▶ [Goal]: How does the data below read from its first line through the line containing "cut(ring, box((HINGE_X +"? Print those lines exactly.

____ Collected data

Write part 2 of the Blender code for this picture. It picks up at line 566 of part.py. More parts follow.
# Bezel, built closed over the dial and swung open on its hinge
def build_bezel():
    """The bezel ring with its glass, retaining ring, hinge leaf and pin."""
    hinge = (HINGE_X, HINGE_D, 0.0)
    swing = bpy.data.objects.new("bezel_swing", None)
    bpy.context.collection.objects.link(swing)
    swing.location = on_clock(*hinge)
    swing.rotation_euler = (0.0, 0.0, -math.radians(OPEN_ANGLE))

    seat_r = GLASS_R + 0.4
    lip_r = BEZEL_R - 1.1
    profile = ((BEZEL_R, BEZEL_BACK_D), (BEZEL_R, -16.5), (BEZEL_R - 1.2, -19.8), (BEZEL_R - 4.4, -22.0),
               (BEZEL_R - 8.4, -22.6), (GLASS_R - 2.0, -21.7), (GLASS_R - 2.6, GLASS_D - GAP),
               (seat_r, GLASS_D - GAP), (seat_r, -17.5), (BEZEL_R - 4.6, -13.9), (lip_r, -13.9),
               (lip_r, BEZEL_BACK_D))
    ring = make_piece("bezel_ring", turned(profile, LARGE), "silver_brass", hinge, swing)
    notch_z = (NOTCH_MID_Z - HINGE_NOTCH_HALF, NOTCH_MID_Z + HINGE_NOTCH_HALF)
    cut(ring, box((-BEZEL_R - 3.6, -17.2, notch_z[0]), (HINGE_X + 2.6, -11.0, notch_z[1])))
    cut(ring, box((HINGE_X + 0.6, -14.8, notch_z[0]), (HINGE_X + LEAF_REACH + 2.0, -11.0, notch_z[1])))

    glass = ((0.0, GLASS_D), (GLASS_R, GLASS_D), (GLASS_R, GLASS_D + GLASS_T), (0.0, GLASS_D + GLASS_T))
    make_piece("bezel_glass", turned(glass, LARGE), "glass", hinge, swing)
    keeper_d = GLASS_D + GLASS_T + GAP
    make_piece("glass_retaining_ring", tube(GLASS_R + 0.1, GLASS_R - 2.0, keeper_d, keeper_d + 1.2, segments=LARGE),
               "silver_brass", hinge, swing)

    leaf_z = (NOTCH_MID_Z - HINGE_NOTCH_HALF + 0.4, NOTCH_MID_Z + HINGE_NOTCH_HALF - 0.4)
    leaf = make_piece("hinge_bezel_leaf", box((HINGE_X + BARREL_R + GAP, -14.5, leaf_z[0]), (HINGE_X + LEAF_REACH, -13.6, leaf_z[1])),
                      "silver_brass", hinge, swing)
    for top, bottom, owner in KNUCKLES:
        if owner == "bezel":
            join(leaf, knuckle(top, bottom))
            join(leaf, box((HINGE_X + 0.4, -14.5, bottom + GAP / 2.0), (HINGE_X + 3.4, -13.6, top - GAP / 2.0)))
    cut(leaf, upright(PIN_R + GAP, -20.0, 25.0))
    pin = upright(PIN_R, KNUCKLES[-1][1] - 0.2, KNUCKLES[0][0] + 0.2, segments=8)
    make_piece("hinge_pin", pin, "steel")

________

▶ [Result of this exercise]:
Write part 2 of the Blender code for this picture. It picks up at line 566 of part.py. More parts follow.
# Bezel, built closed over the dial and swung open on its hinge
def build_bezel():
    """The bezel ring with its glass, retaining ring, hinge leaf and pin."""
    hinge = (HINGE_X, HINGE_D, 0.0)
    swing = bpy.data.objects.new("bezel_swing", None)
    bpy.context.collection.objects.link(swing)
    swing.location = on_clock(*hinge)
    swing.rotation_euler = (0.0, 0.0, -math.radians(OPEN_ANGLE))

    seat_r = GLASS_R + 0.4
    lip_r = BEZEL_R - 1.1
    profile = ((BEZEL_R, BEZEL_BACK_D), (BEZEL_R, -16.5), (BEZEL_R - 1.2, -19.8), (BEZEL_R - 4.4, -22.0),
               (BEZEL_R - 8.4, -22.6), (GLASS_R - 2.0, -21.7), (GLASS_R - 2.6, GLASS_D - GAP),
               (seat_r, GLASS_D - GAP), (seat_r, -17.5), (BEZEL_R - 4.6, -13.9), (lip_r, -13.9),
               (lip_r, BEZEL_BACK_D))
    ring = make_piece("bezel_ring", turned(profile, LARGE), "silver_brass", hinge, swing)
    notch_z = (NOTCH_MID_Z - HINGE_NOTCH_HALF, NOTCH_MID_Z + HINGE_NOTCH_HALF)
    cut(ring, box((-BEZEL_R - 3.6, -17.2, notch_z[0]), (HINGE_X + 2.6, -11.0, notch_z[1])))
    cut(ring, box((HINGE_X + 0.6, -14.8, notch_z[0]), (HINGE_X + LEAF_REACH + 2.0, -11.0, notch_z[1])))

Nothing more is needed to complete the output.